__Data section__.
+ + +
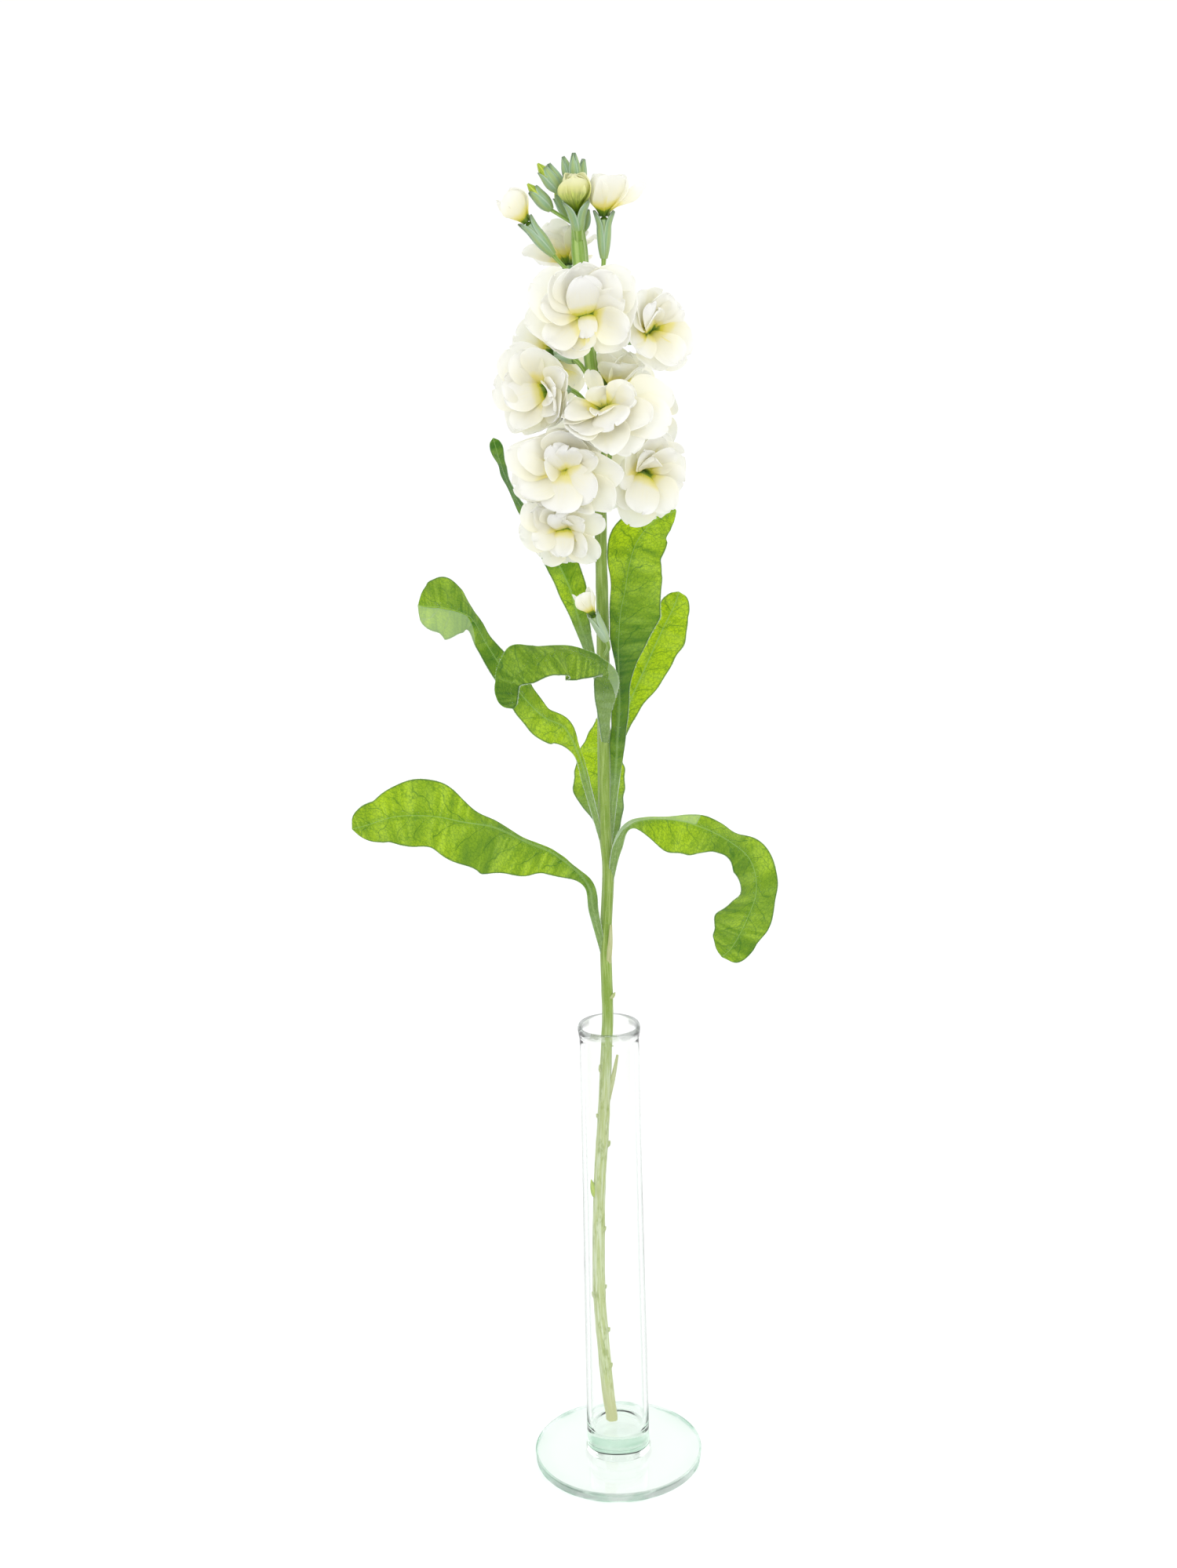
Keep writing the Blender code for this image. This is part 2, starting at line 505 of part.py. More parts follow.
def leaf_place(leaf):
    """The middle surface of a leaf as a function of the way along it and across it."""
    rows = through(leaf["stations"], 61)

    def place(along, across):
        at = min(59.999, along * 60)
        index = int(at)
        row = [a + (b - a) * (at - index) for a, b in zip(rows[index], rows[index + 1])]
        ahead = Vector(rows[min(60, index + 2)][:3]) - Vector(rows[max(0, index - 1)][:3])
        ahead.normalize()
        side = ahead.cross(Vector((0.0, 1.0, 0.0))).normalized()
        back = side.cross(ahead)
        if back.y < 0.0:
            back = -back
        half, lean = (row[3], row[4]) if across < 0 else (row[5], row[6])
        half = max(0.8, half)
        lean = math.radians(lean)
        hand = 1.0 if across < 0 else -1.0
        share = abs(across)
        way = side * (hand * math.cos(lean)) + back * math.sin(lean)
        lift = back * math.cos(lean) - side * (hand * math.sin(lean))
        ripple = leaf["wave"] * min(1.0, half / 8.0) * share * share
        turns = leaf["waves"] * along
        ripple *= math.sin(2 * math.pi * turns + leaf["phase"] + (1.3 if across < 0 else 0.0))
        return Vector(row[:3]) + way * (half * share) + lift * ripple

    return place


def make_leaf(name, collection, material, clearance):
    """A long blade on its flat stalk, with its base cut to the stem it grows from."""
    piece = sheet(name, LEAF_ROWS, LEAF_COLUMNS, leaf_place(LEAVES[name]), LEAF_THICKNESS, collection)
    cut_clear(piece, clearance)
    keep_largest(piece)
    piece.data.materials.append(material)
    return piece


def sepal_place(bloom, turn, opening):
    """The middle surface of one of the four narrow sepals at the top of a calyx."""
    throat, axis, right, up = bloom_frame(bloom)
    outward = right * math.cos(math.radians(turn)) + up * math.sin(math.radians(turn))
    across_way = axis.cross(outward)
    root = throat - axis * (PETAL_CORE + 2.2) + outward * 1.5

    def place(along, across):
        angle = math.radians(opening * (0.4 + along))
        spot = root + (outward * math.sin(angle) + axis * math.cos(angle)) * (6.5 * along)
        half = 1.5 - 1.1 * along
        return spot + across_way * (half * across)

    return place


def grow_stem(name, swell, collection):
    """The stem with its stalks, calyces, sepals, closed buds and scars in one body, swollen all round."""
    stem = tube(name, STEM_POINTS, [radius + swell for radius in STEM_RADII], 2, collection)
    parts = new_collection(name + "_parts")
    for bloom_name, bloom in BLOOMS.items():
        points, radii = stalk_line(bloom_name, bloom)
        if swell:
            points[-1] = points[-1] + (points[-1] - points[-2]).normalized() * swell
        tube("stalk", points, [radius + swell for radius in radii], 1, parts)
        if bloom_name in SEPAL_BLOOMS:
            for quarter in range(4):
                place = sepal_place(bloom, 45 + 90 * quarter, SEPAL_BLOOMS[bloom_name])
                sheet("sepal", 2, 1, place, BLADE + 2 * swell, parts)
    for base, tip, radius in BUDS:
        base = Vector(base)
        tip = Vector(tip)
        start = stem_at(min(base.z - 4.0, STEM_POINTS[-1][2] - 1.0))
        points = [start]
        radii = [1.1 + swell]
        for share, width in BUD_PROFILE:
            points.append(base.lerp(tip, share))
            radii.append(radius * width + swell)
        tube("bud", points, radii, 1, parts)
    for height, turn, reach in STUBS:
        start = stem_at(height)
        way = Vector((math.cos(math.radians(turn)), math.sin(math.radians(turn)), 0.5))
        tube("scar", [start, start + way * (2.3 + reach * 0.6), start + way * (2.3 + reach)],
             [1.5 + swell, 1.2 + swell, 0.7 + swell], 0, parts)
    for low, high, out, turn in TORN_STRIPS:
        base = stem_at(low)
        top = stem_at(high)
        way = Vector((math.cos(math.radians(turn)), math.sin(math.radians(turn)), 0.0))
        middle = base.lerp(top, 0.5)
        tube("strip", [base + way * 1.5, middle + way * (2.6 + out / 3), top + way * (2.4 + out)],
             [1.0 + swell, 0.8 + swell, 0.5 + swell], 0, parts)
    join_all(stem, parts)
    keep_largest(stem)
    return stem


def build():
    """Make every piece of the vase and its flower."""
    for piece in list(bpy.data.objects):
        bpy.data.objects.remove(piece)
    flower = new_collection("stock flower in vase")
    cutters = new_collection("cutters")

    glass = surface_material("glass", (0.88, 0.96, 0.93), 0.03, alpha=0.35, transmission=1.0)
    green = surface_material("stem_green", (0.32, 0.47, 0.16), 0.55)
    leaf = surface_material("leaf_green", (0.28, 0.50, 0.07), 0.50)
    cream = surface_material("petal_cream", (0.95, 0.93, 0.80), 0.60)
    young = surface_material("petal_young", (0.80, 0.85, 0.45), 0.60)

    make_vase(flower, glass)
    stem = grow_stem("stem", 0.0, flower)
    smooth_shading(stem)
    stem.data.materials.append(green)
    clearance = grow_stem("stem_clearance", GAP, cutters)
    clearance.hide_render = True
    clearance.display_type = "WIRE"
    for name in LEAVES:
        make_leaf(name, flower, leaf, clearance)
    for name in BLOOMS:
        make_bloom(name, flower, young if name == "opening_bud_top" else cream, clearance)


build()
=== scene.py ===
import math
import random

import bpy
import numpy as np
from mathutils import Matrix, Vector


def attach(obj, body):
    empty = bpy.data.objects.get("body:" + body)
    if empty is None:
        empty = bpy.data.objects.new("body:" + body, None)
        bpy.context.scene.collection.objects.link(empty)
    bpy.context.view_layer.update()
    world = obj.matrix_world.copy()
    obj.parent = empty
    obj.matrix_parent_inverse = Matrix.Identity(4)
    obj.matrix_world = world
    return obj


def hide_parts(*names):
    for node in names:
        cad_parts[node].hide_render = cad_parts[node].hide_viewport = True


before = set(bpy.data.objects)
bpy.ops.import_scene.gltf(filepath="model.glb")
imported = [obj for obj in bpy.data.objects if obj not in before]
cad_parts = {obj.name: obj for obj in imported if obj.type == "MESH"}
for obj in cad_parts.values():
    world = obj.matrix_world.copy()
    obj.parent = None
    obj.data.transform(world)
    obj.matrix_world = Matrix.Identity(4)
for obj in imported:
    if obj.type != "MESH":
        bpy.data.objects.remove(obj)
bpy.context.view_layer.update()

MM = 0.001                      # a millimetre in Blender's metres
GAP = 0.3                       # clearance between pieces

# The same sizes and places as in the part, in millimetres
VASE_HEIGHT = 200.0
FOOT_RADIUS = 35.75
FOOT_THICKNESS = 4.0
RIM_RADIUS = 12.9
NECK_RADIUS = 12.3              # outside of the tube just below the lip
BASE_RADIUS = 13.4              # outside of the tube just above the foot
WALL = 1.7
FLOOR_HEIGHT = 15.0             # top of the thick glass plug inside

# The main stem: points from its cut end to its tip, and its radius at each
STEM_POINTS = [
    (-2.6, 3.8, FLOOR_HEIGHT + GAP), (-2.6, 3.8, FLOOR_HEIGHT + GAP + 2), (-3.9, 3.0, 29),
    (-5.7, 2.4, 55), (-6.8, 2.4, 78), (-6.5, 2.8, 103), (-5.4, 4.3, 128), (-3.6, 6.0, 150),
    (-2.6, 6.9, 164), (-0.9, 7.6, 190), (-0.3, 7.9, 202),
    (-0.4, 8.4, 233), (1.2, 8.5, 263), (0.3, 8.4, 283), (0.8, 8.0, 332), (1.2, 7.6, 364),
    (1.2, 7.0, 395), (1.3, 6.0, 437), (-1.8, 5.0, 473), (-4.2, 5.0, 503), (-5.0, 5.0, 517),
]
STEM_RADII = [2.5, 2.5, 2.6, 2.6, 2.7, 2.7, 2.6, 2.6, 2.5, 2.4, 2.3,
              2.4, 2.4, 2.5, 2.5, 2.4, 2.2, 2.2, 2.4, 2.9, 2.2]

# Scars and torn leaf ends left on the stripped stem: height, direction round the stem in
# degrees (0 = right, 270 = front), reach
STUBS = [
    (210, 330, 2.0), (178, 200, 1.6), (157, 190, 1.7), (145, 340, 1.6), (125, 200, 2.3), (107, 330, 1.7),
    (80, 350, 1.6), (77, 200, 1.4), (60, 345, 1.5), (43, 335, 1.5),
]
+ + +
__The problem__. Return verbatim the lines that run from the line containing "make_vase(flower, glass)" through the line containing "before = set(bpy.data.objects)", inclusive.

__Response__.
    make_vase(flower, glass)
    stem = grow_stem("stem", 0.0, flower)
    smooth_shading(stem)
    stem.data.materials.append(green)
    clearance = grow_stem("stem_clearance", GAP, cutters)
    clearance.hide_render = True
    clearance.display_type = "WIRE"
    for name in LEAVES:
        make_leaf(name, flower, leaf, clearance)
    for name in BLOOMS:
        make_bloom(name, flower, young if name == "opening_bud_top" else cream, clearance)


build()
=== scene.py ===
import math
import random

import bpy
import numpy as np
from mathutils import Matrix, Vector


def attach(obj, body):
    empty = bpy.data.objects.get("body:" + body)
    if empty is None:
        empty = bpy.data.objects.new("body:" + body, None)
        bpy.context.scene.collection.objects.link(empty)
    bpy.context.view_layer.update()
    world = obj.matrix_world.copy()
    obj.parent = empty
    obj.matrix_parent_inverse = Matrix.Identity(4)
    obj.matrix_world = world
    return obj


def hide_parts(*names):
    for node in names:
        cad_parts[node].hide_render = cad_parts[node].hide_viewport = True


before = set(bpy.data.objects)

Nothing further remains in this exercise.